In welcome news for manufacturers contending with weak demand from overseas, the Commerce Department on Thursday reported factory orders gained 0.2 percent in February, the first increase since July.

However, the news for February was tempered by a revision in the January figure: Orders fell 0.7 percent, worse than the 0.2 percent drop the government originally reported.

Excluding volatile transportation orders, factory orders rose 0.8 percent, the most since June. Orders for autos and auto parts fell 1.2 percent, and orders for private aircraft and aviation parts dropped 8.8 percent.

Orders for durable goods, meant to last at least three years, fell 1.4 percent.

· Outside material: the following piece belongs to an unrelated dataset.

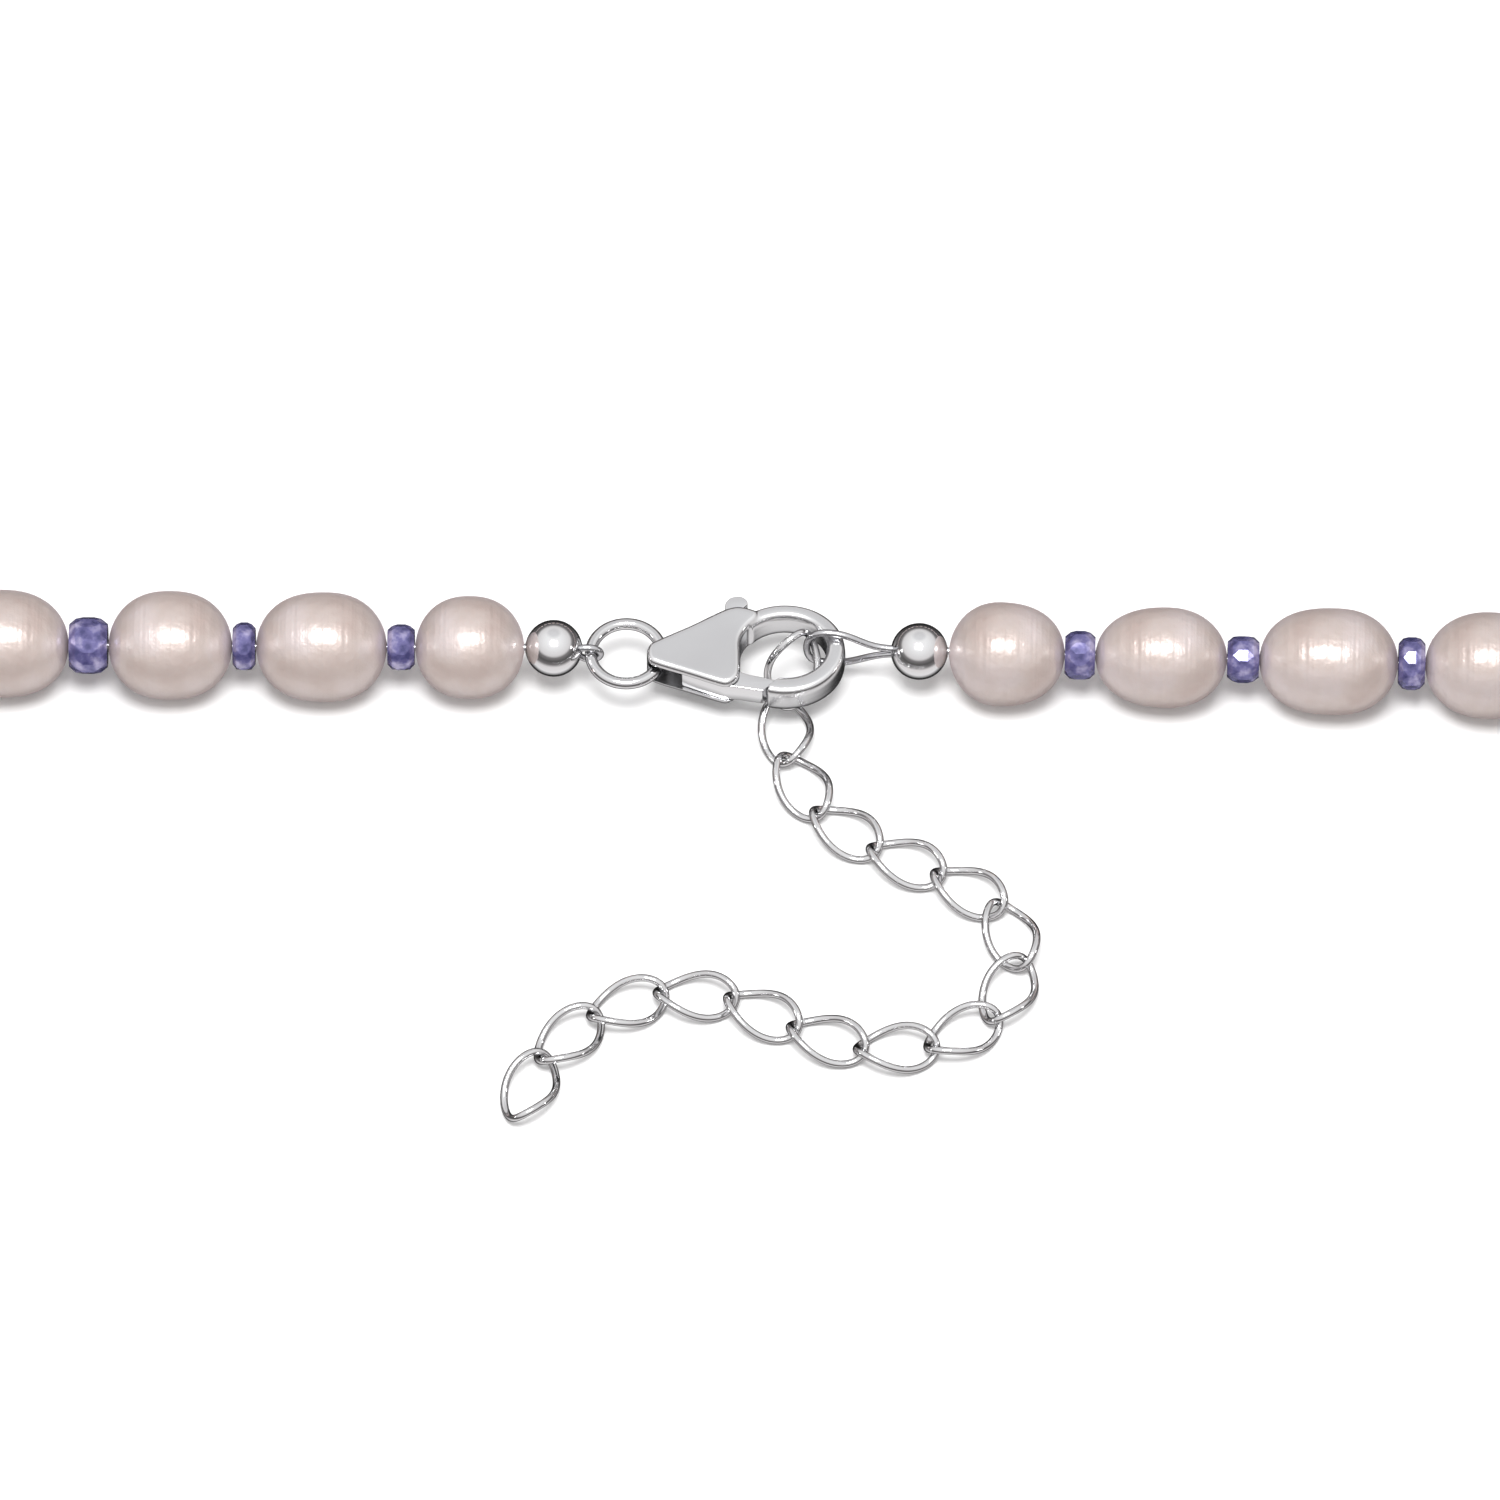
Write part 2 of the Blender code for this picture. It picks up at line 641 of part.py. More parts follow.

Nondurable goods orders rose 1.8 percent in February, pulled up by rebounding prices for petroleum products.

"The numbers have been volatile lately, with a lot of transportation orders, those kinds of things. The stronger dollar and weaker overseas growth has been weighing on orders," Gus Faucher, senior economist at PNC, told CBS MoneyWatch.

But business demand and consumer spending will support "gains throughout most of 2015; the economy continues to expand at an above trend pace," Faucher said.

A trade group reported Wednesday that U.S. factories expanded last month, but at a weaker pace. The Institute for Supply Management, a trade group of purchasing managers, said its manufacturing index slid to 51.5 in March from 52.9 in February. It was the fifth straight drop. But any reading above 50 signals growth.

Despite months of dropping orders and slower growth, factories have added jobs for 19 straight months, the longest streak since the mid-1990s. Last year, manufacturers created 215,000 jobs, most since 1997.